Faith, however, is what makes an exorcism work, and the Conjuring movies are at their most effective when the Warrens (Ed more than Lorraine, granted) have to reach within themselves and find it. It’s a great character arc for the movies, and given their collection of haunted curios, they’ve ostensibly met with plenty of success. Too bad we’ve only seen them on their worst days on the job. —JR

8. Annie Graham (Toni Collette) — Hereditary

Toni Collette screaming in Hereditary Photo: A24

In some cases, the fact that Annie doesn’t even really try to exorcize the demon Paimon from her son would be cause to keep her from this list, since that would make her not really an exorcist. Instead, her inaction is proof of her damnation.
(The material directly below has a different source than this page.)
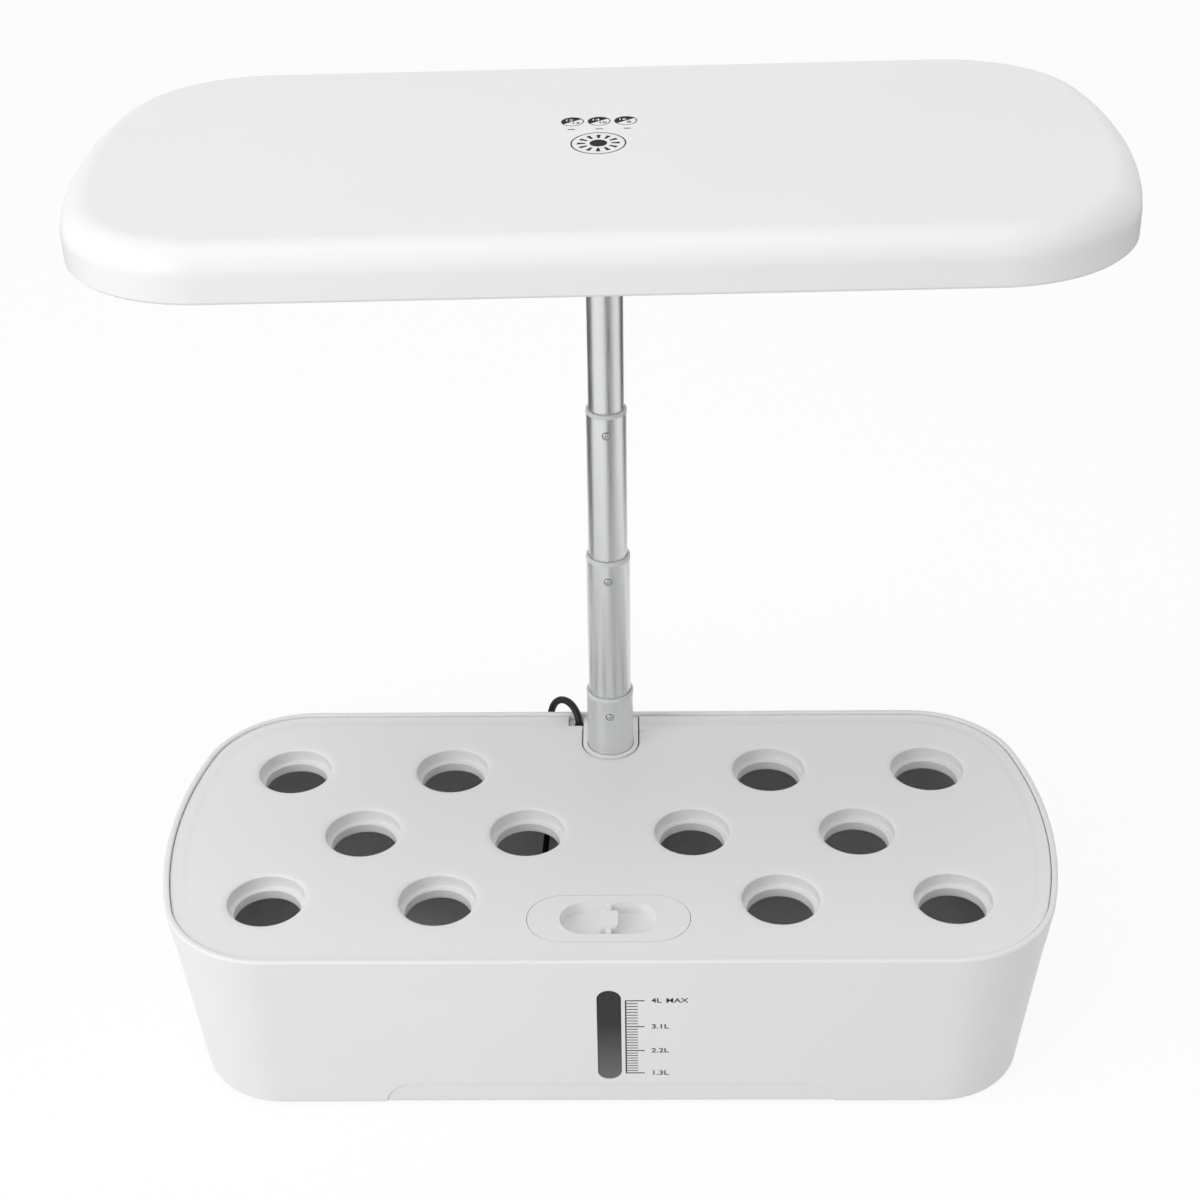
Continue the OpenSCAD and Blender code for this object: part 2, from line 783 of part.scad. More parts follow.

She let a group of weird old people turn her son into a vessel for the King of Hell all because she didn’t love him that much, and frankly that’s embarrassing behavior both for a mother and for someone in an exorcism movie. —AG

9. Father Paul Morning (Nicol Williamson) — The Exorcist III

It isn’t Paul Morning’s fault that he’s here, it’s the studio’s. See, The Exorcist III was an adaptation by William Peter Blatty (original author of The Exorcist) of his own novel, Legion. The problem was that the novel didn’t have an exorcism in it, so the studio made him add one. The end result is a perfectly serviceable scene with Father Paul Morning, where he confronts a possessed man (we won’t spoil who here) and tries to exorcize him, only to get screamed at, taunted, attacked, and knocked out. And that’s about his entire contribution to the otherwise excellent movie. On the one hand, we can assume that he at least knows something about exorcisms, but boy, the one example of his talents we have isn’t great. With all that in mind, watching a pro get embarrassed like this is even worse than with an amateur, so he’s bringing up the last spot on the list.